The magic of keys is that they can be used to create a mapping, like a Python dictionary, between the keys of one table and the row values of another table: `table[expr]` will refer to the row of `table` that has a key value of `expr`. If the row is not unique, one such row is chosen arbitrarily.

Here's a subtle bit: if `expr` is an expression indexed by a row of `table2`, then `table[expr]` is also an expression indexed by a row of `table2`.

Also note that while they look similar, `table['field']` and `table1[table2.key]` are doing very different things!

`table['field']` selects a field from the table, while `table1[table2.key]` creates a mapping between the keys of `table2` and the rows of `table1`.

In [None]:
t1['a'].describe()

In [None]:
t2[t1.a].describe()

### Joining Tables

Now that we understand the basics of how joins work, let's use a join to compute the average movie rating per genre.

We have a table `ratings`, which contains `user_id`, `movie_id`, and `rating` fields. Group by `movie_id` and aggregate to get the mean rating of each movie. 

In [None]:
t = (ratings.group_by(ratings.movie_id) 
     .aggregate(rating = hl.agg.mean(ratings.rating)))
t.describe()

To get the mean rating by genre, we need to join in the genre field from the `movies` table. 

In [None]:
t = t.annotate(genres = movies[t.movie_id].genres)
t.describe()

In [None]:
t.show()

We want to group the ratings by genre, but they're packed up in an array. To unpack the genres, we can use [explode](https://hail.is/docs/devel/hail.Table.html#hail.Table.explode). 
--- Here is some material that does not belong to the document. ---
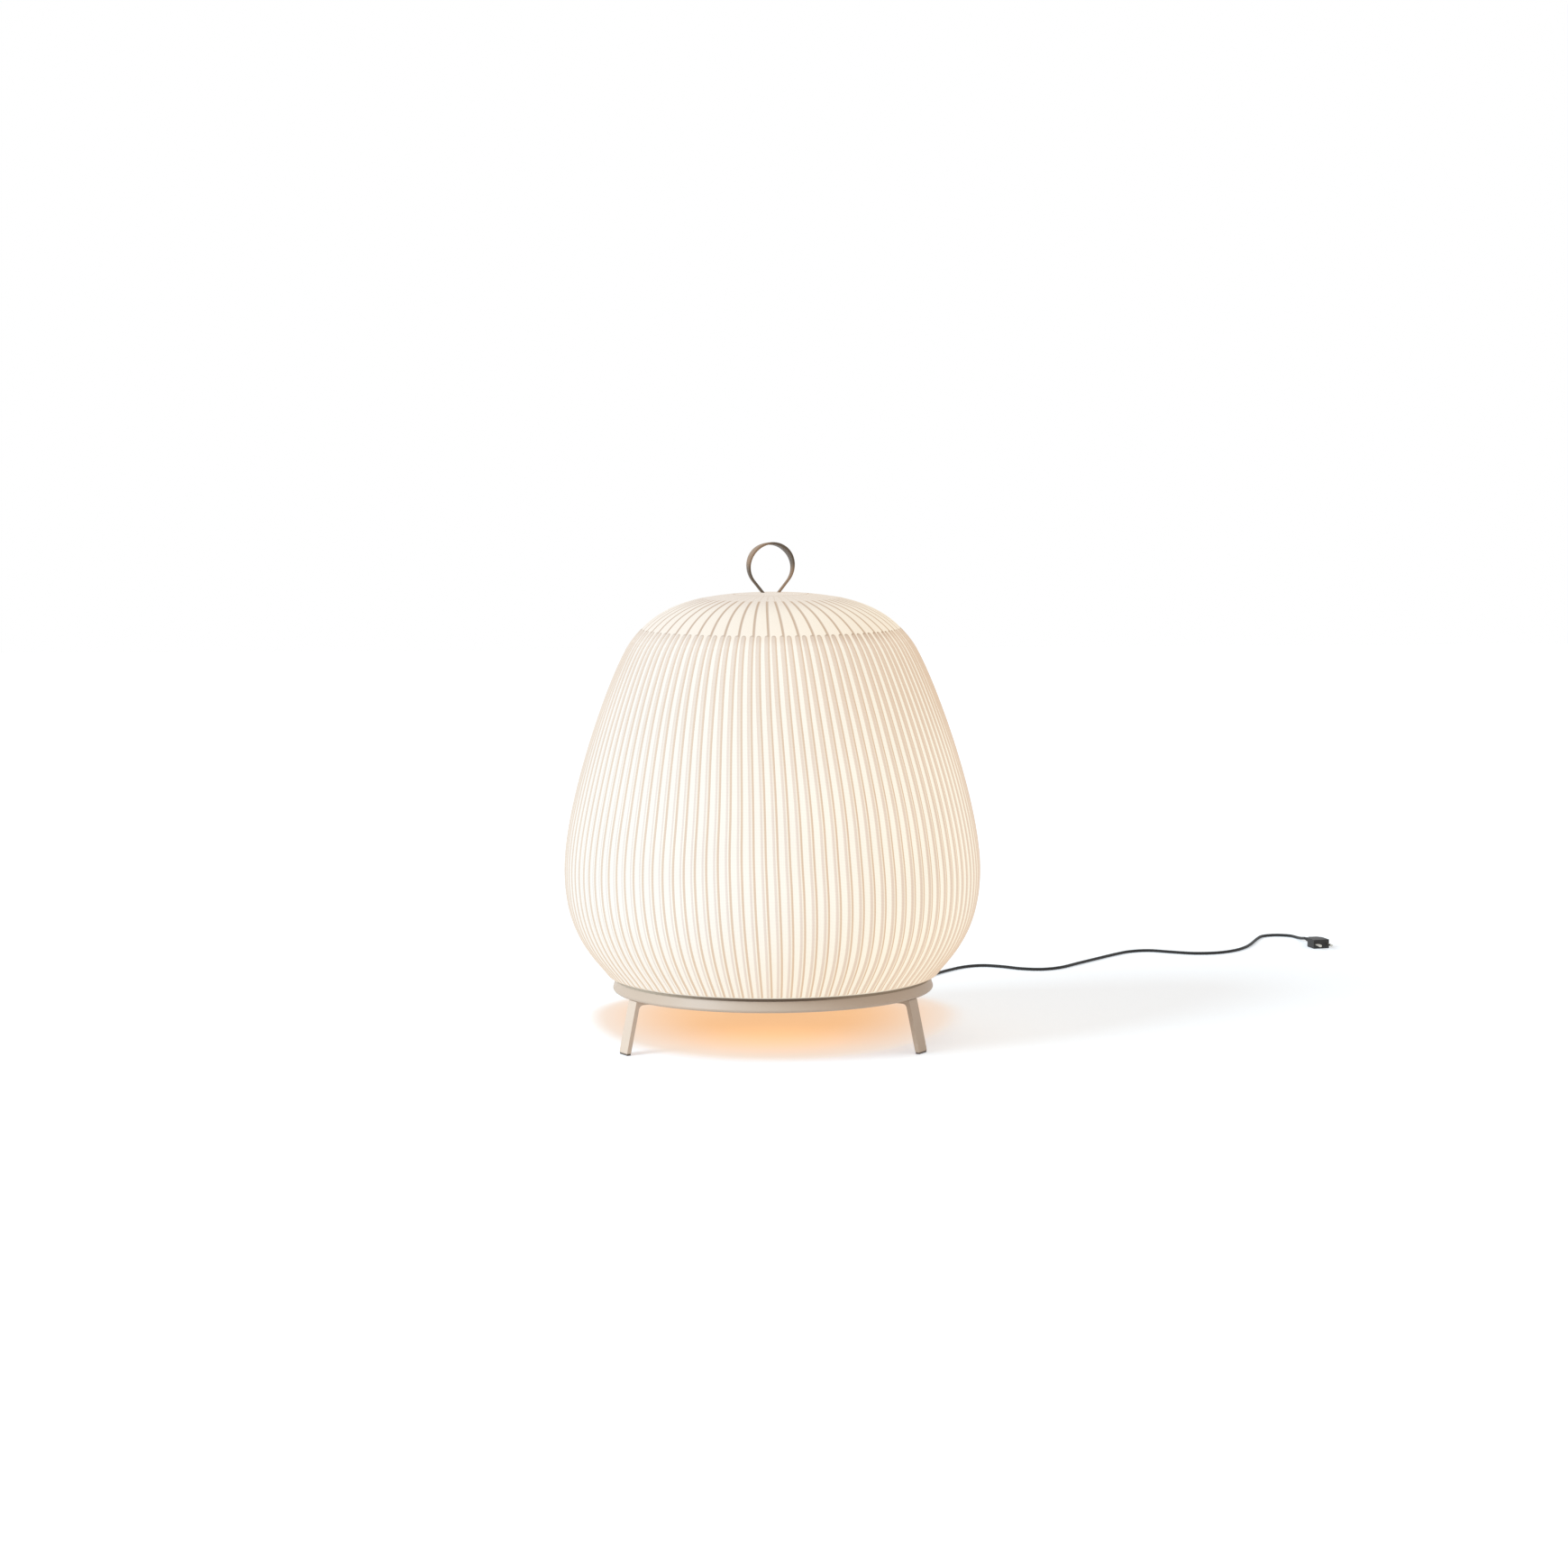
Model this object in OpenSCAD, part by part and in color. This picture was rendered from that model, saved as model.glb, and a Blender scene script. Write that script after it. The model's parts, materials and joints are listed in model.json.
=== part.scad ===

`explode` creates a new row for each element in the value of the field, which must be a collection (array or set).

In [None]:
t = t.explode(t.genres)
t.show()

Finally, we can get group by genre and aggregate to get the mean rating per genre.

In [None]:
t = (t.group_by(t.genres)
     .aggregate(rating = hl.agg.mean(t.rating)))
t.show(n=100)

### Exercises

- What is the favorite movie for each occupation?
- What genres are rated most differently by men and women?